When you examine the utterances of Christ with regard to prayer, you find that they consist of large general promises, subsequently defined and made more exact. “Ask, and ye shall receive.” Here is a large general promise. It arrests the attention by its obvious contradiction to facts of experience. It stimulates further inquiry, and further inquiry is met by exacter statements. “Therefore I say unto you, all things whatsoever ye pray and ask for, believe that ye have received them, and ye shall have them.” Again, “If ye abide in me, and my words abide in you, ask whatsoever ye will, and it shall be done unto you”. Once more, “Verily, verily, I say unto you, if ye shall ask anything of the Father, he will give it you in my name.
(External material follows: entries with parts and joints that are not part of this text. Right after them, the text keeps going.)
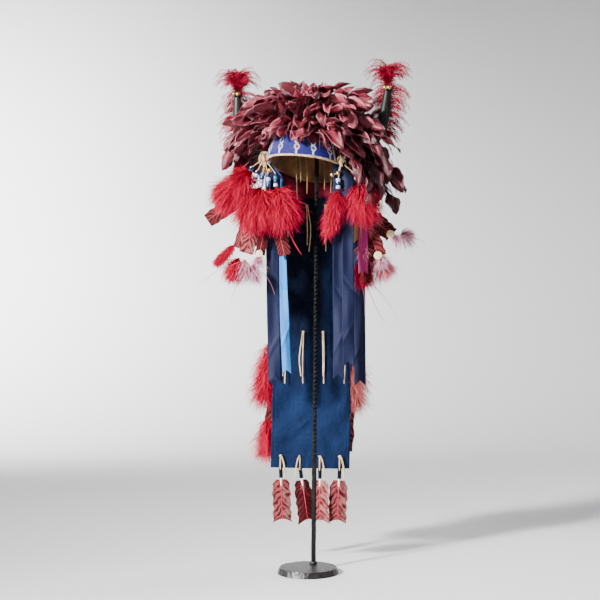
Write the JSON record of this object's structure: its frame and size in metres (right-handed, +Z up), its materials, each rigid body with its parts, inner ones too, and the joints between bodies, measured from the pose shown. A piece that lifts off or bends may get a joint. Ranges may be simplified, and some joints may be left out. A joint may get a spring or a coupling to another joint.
{
  "type": "feathered headdress on a display stand",
  "caption": "Horned headdress of trimmed dyed feathers over a hide cap with a beaded brow band, side plumes, ribbons and a long cloth trailer, on a round-footed iron stand.",
  "frame": {"origin": "centre of the stand plate's underside, on the surface that it stands on", "axes": "+Z up along the stand; the headdress faces -Y, and +X is the wearer's left"},
  "size_m": [0.462, 0.3744, 1.128],
  "materials": {
    "black_iron": "satin, hammered",
    "padded_cloth": "matt",
    "hide": "matt",
    "pale_hide": "matt",
    "blue_beads": "gloss",
    "leaf_red": "satin",
    "horn_black": "satin, polished horn",
    "plume_red": "matt",
    "brass": "polished",
    "glass_beads": "gloss",
    "barred_red": "satin",
    "navy_ribbon": "ribbed, satin",
    "sky_ribbon": "satin",
    "rose_ribbon": "satin",
    "tan_ribbon": "satin",
    "blue_cotton": "matt",
    "red_cloth": "matt"
  },
  "bodies": {
    "root": {"stand_plate": "black_iron", "stand_rod": "black_iron", "stand_head": "padded_cloth", "cap_shell": "hide", "rim_binding": "pale_hide", "brow_band": "blue_beads", "cap_tie": "pale_hide", "horn_right": "horn_black", "horn_bells_right": "brass", "temple_knot_right": "pale_hide", "temple_bells_right": "brass", "horn_plume_right": "plume_red", "horn_hackles_right": "plume_red", "horn_left": "horn_black", "horn_bells_left": "brass", "temple_knot_left": "pale_hide", "temple_bells_left": "brass", "horn_plume_left": "plume_red", "horn_hackles_left": "plume_red", "bead_strand_right_1": "glass_beads", "side_feather_right_1": "barred_red", "bead_strand_right_2": "glass_beads", "side_feather_right_2": "barred_red", "bead_strand_right_3": "glass_beads", "side_feather_right_3": "barred_red", "bead_strand_right_4": "glass_beads", "side_feather_right_4": "barred_red", "bead_strand_right_5": "glass_beads", "side_feather_right_5": "barred_red", "bead_strand_left_1": "glass_beads", "bead_strand_left_2": "glass_beads", "side_feather_left_1": "barred_red", "side_feather_left_2": "barred_red", "side_feather_left_3": "barred_red", "ear_plume_right_1": "plume_red", "ear_plume_right_2": "plume_red", "ear_plume_right_3": "plume_red", "ear_plume_left_1": "plume_red", "ear_plume_left_2": "plume_red", "ribbon_right_navy_1": "navy_ribbon", "ribbon_right_navy_2": "navy_ribbon", "ribbon_right_sky": "sky_ribbon", "ribbon_left_navy_1": "navy_ribbon", "ribbon_left_navy_2": "navy_ribbon", "ribbon_left_navy_3": "navy_ribbon", "ribbon_left_rose": "rose_ribbon", "ribbon_left_tan": "tan_ribbon", "trailer_header": "red_cloth", "trailer_cloth": "blue_cotton", "trailer_feathers_upper": "barred_red", "trailer_feathers_lower": "barred_red", "crown_feathers": "leaf_red", "pendant_thong_1": "pale_hide", "pendant_feather_1": "barred_red", "pendant_thong_2": "pale_hide", "pendant_feather_2": "barred_red", "pendant_thong_3": "pale_hide", "pendant_feather_3": "barred_red", "pendant_thong_4": "pale_hide", "pendant_feather_4": "barred_red"}
  },
  "joints": []
}
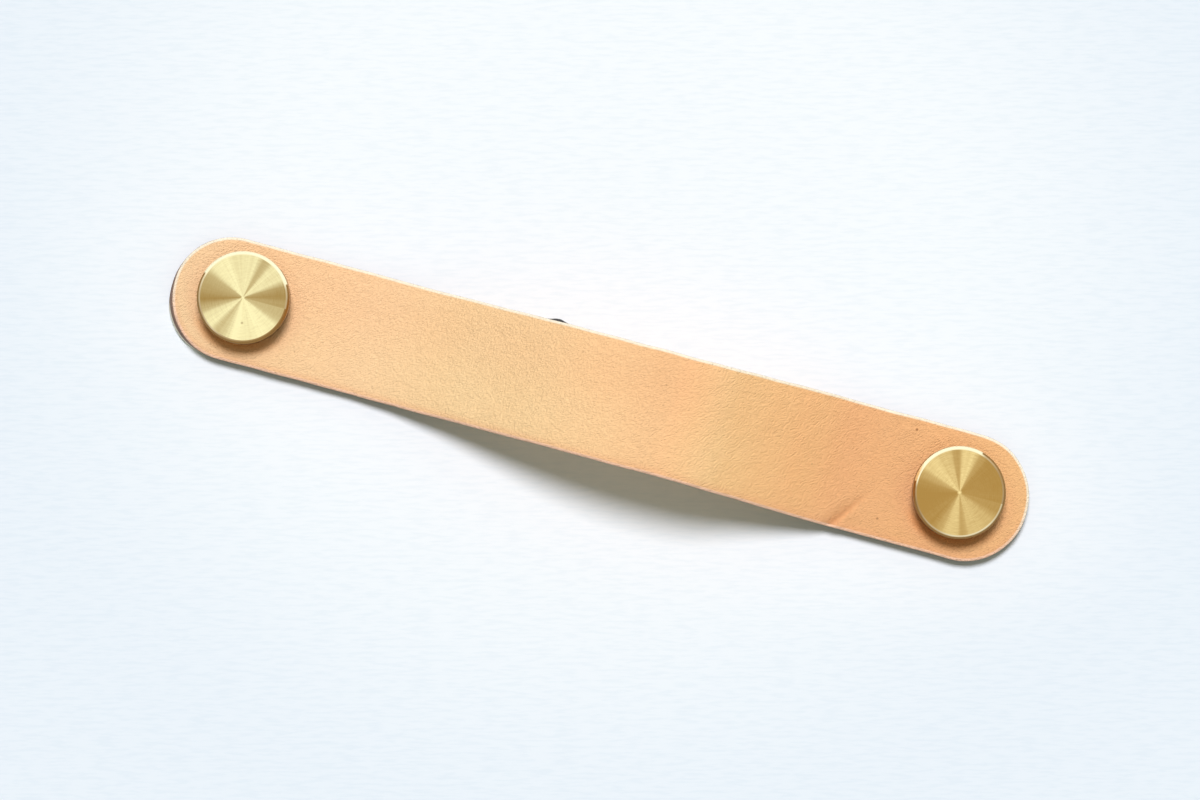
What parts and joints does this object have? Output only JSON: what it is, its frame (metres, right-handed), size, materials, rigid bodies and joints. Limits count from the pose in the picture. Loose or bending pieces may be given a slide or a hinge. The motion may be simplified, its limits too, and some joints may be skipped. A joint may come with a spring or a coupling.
{
  "type": "leather strap pull",
  "caption": "Drawer or cupboard pull: an arched leather strap held at each end by a turned brass knob, screwed on from behind the front.",
  "frame": {"origin": "on the face of the furniture front, midway between the centres of the two screw holes", "axes": "+X along the pull to the right knob, +Y across it to the strap's upper edge, +Z out of the furniture front"},
  "size_m": [0.1535, 0.0224, 0.0421],
  "materials": {
    "strap_leather": "smooth vegetable-tanned grain side, fine pores, brown cut edges",
    "knob_brass": "faced on a lathe, fine concentric marks, small bright chamfer",
    "screw_steel": "zinc plated"
  },
  "bodies": {
    "root": {"leather_strap": "strap_leather", "left_knob": "knob_brass", "right_knob": "knob_brass", "left_screw": "screw_steel", "right_screw": "screw_steel"}
  },
  "joints": []
}
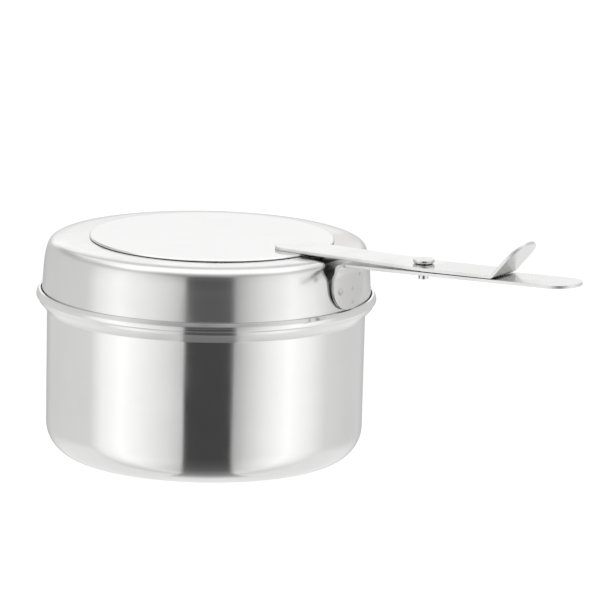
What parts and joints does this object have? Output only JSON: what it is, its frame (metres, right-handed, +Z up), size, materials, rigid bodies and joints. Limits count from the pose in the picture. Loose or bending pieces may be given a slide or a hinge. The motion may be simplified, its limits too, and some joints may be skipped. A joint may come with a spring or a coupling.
{
  "type": "chafing dish fuel holder",
  "caption": "Round steel fuel cup with a flared mouth, a lift-off lid with a strip handle, and a swinging damper disc on a riveted lever.",
  "frame": {"origin": "centre of the cup's base, on the surface that it stands on", "axes": "+Z up along the cup's axis, +X along the handle"},
  "size_m": [0.1699, 0.0972, 0.0747],
  "materials": {
    "drawn_steel": "satin polish, drawn sheet",
    "strip_steel": "bright rolled strip",
    "rivet_steel": "turned and peened",
    "weld_steel": "spot weld mark"
  },
  "bodies": {
    "holder": {"cup": "drawn_steel"},
    "cover": {"lid": "drawn_steel", "handle_bar": "strip_steel", "tongue_welds": "weld_steel", "pivot_rivet": "rivet_steel"},
    "damper": {"damper_disc": "drawn_steel", "damper_lever": "strip_steel", "disc_welds": "weld_steel"}
  },
  "joints": [
    {"name": "cover_lift", "type": "slide", "parent": "holder", "child": "cover", "axis": [0, 0, 1], "range_m": [0, 0.06]},
    {"name": "damper_swing", "type": "hinge", "parent": "cover", "child": "damper", "pos_m": [0.07147, 0, 0.064], "axis": [0, 0, 1], "range_deg": [-90, 90]}
  ]
}
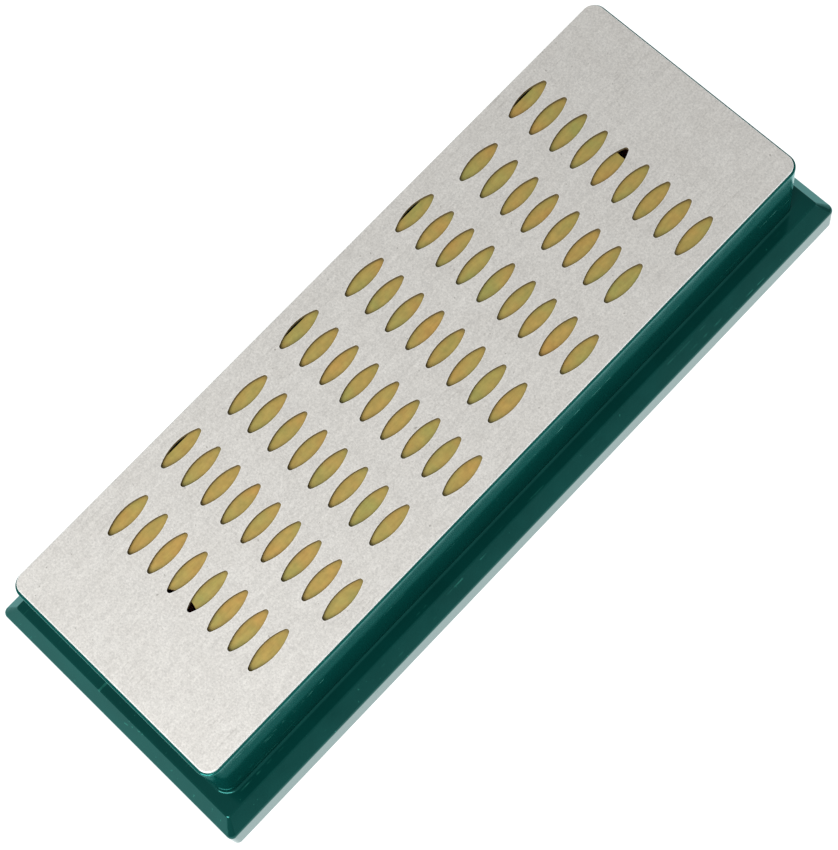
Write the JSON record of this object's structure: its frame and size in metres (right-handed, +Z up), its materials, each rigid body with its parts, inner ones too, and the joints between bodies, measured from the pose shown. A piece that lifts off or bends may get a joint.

Hitherto have ye asked nothing in my name: ask, and ye shall receive, that your joy may be fulfilled.” When we come to consider them, these further definitions of the conditions of prayer are found to be in close agreement. Thus it is morally impossible to have a real confidence that the things we are asking for shall be certainly received, unless our petitions are grounded on some real knowledge of the mind and method of God; otherwise asking would be a mere crying for the moon. [Note: C. Gore, Prayer and the Lord’s Prayer, 15.]

Christ’s signature is at every promise, His name perfumes each one. They are all “yea” in Him. [Note: A. A. Bonar, Wayside Wells, 111.]